Q: Is it impossible to choose without being influenced?
A: Information is influence. It is not possible to live without being influenced, so it is not possible to choose without being influenced. We are intelligent animals, not merely instinctual. We learn, explicitly and implicitly (I'd argue mostly implicitly, even in organized systems), and all the information we learn may be thought of as influence. Where our choices are decisions between comparative values, influences inform our decisions, and that information we use to change our perception of the comparative worth of values we decide upon, given the circumstances in which we believe our decisions will take effect.

Q: What does it mean to be free?
A: I agree somewhat with Taylor in this, in that I believe freedom is not merely feeling you can decide who you are and what you do, or having the capacity to make these decisions, but that being free is actualizing, and enlivening these things into being, in our own irreducibly unique way.
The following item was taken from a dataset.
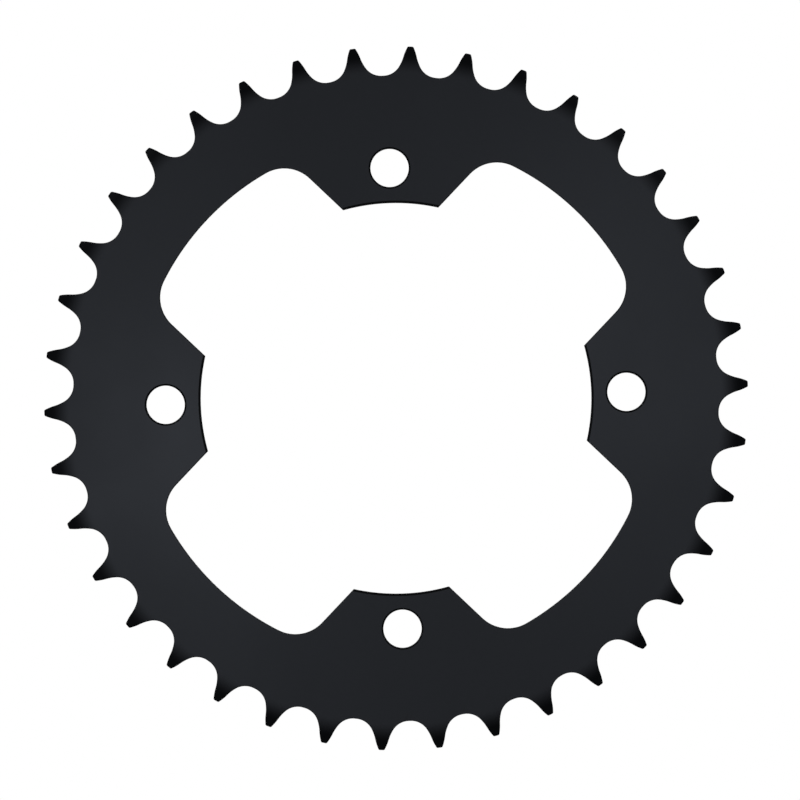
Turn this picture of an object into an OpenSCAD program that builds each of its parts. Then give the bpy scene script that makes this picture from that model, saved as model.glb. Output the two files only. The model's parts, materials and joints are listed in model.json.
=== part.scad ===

Freedom, then, is not an idea, or a capacity, but healthy and intentional living.

Q: Are people free?
A: We are free inasmuch as we conscionably act aright, to the degree our act is right.
To the degree and inasmuch as we do wrong, or withhold from doing that greatest right within our power -- be it by error, poor choice, or through compulsion -- we are more slave and subject than free, be it to a poorly-informed conscience or intellect within, or some dominating force without.